There’s something damn peculiar going on in this room’, Colonol Melkett shouts abruptly, after having had his chair removed, his drink switched, his host crawling around madly on the floor and his sight rendered useless.

And for someone, as I was, familiar with Peter Shaffer’s work only through the distinctly sombre ‘Amadeus’ and ‘Equus’, this one-act play was indeed something peculiar, hilarious and brilliantly refreshing – a play about darkness that certainly enlightened me to an entirely different dimension to one of our most beloved playwrights. This is a delightful farce of bourgeois snobbery, taking a satirical swipe at how a keeping-up-with-the-Joneses mentality leads engaged couple Carol and Brindsley to ‘borrow’ a neighbour’s chic furniture in order to impress a German millionaire and Carol’s formidable father. A fuse blows; unexpected guests, including the owner of said furniture, arrive; nonsensical brilliance ensues.
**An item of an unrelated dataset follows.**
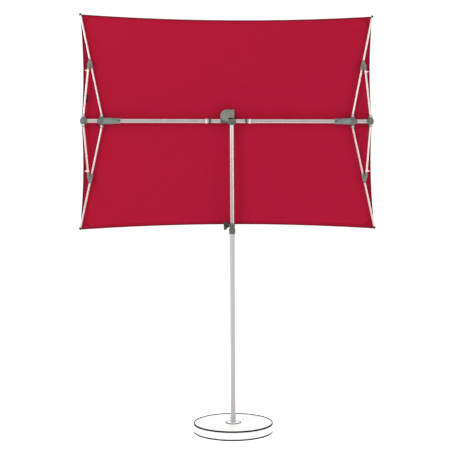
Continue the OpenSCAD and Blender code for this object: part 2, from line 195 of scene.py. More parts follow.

The script is a treat and is handled superbly by Jonathan Fisher, whose adept direction maintains that the shambles on stage stays tight and together: with so many characters and props, so many different things happening simultaneously, it could easily have ended up one big childish mess. As it is, everywhere you turn there is a sight to savour.

It is almost impossible to find fault in the acting talents of this company. David Ralf took off slowly as protagonist Brindsley, but quickly evolved into a wonderful Fawlty-esque anti-hero, who fuses manically comic desperation with just a soupcon of fragility; Brindsley is a man who clearly wants too much in life. As individuals they shine; as an ensemble they glimmer with professionalism, and though space confines me to only a few specific mentions, I must applaud Hannah McGrath’s performance as the sozzled baptist’s daughter Miss Furneval, who delivers every line with cheeky panache. And kudos has to go to Joe Paddison for what can only be described as the most awful German accent you are ever likely to hear; seriously, his melange of eastern European, Norwegian and, bafflingly, Chinese twangs puts ‘Allo ‘Allo and Peter Sellers to shame on the silly-foreign-accent front.

This production of Black Comedy illuminates Shaffer’s script, shining a light not just on the comedy but also on the strain of keeping up appearances, on God, on life, and on Shaffer’s homage to ‘that magic dark room where everything happens the wrong way round’ – the theatre itself.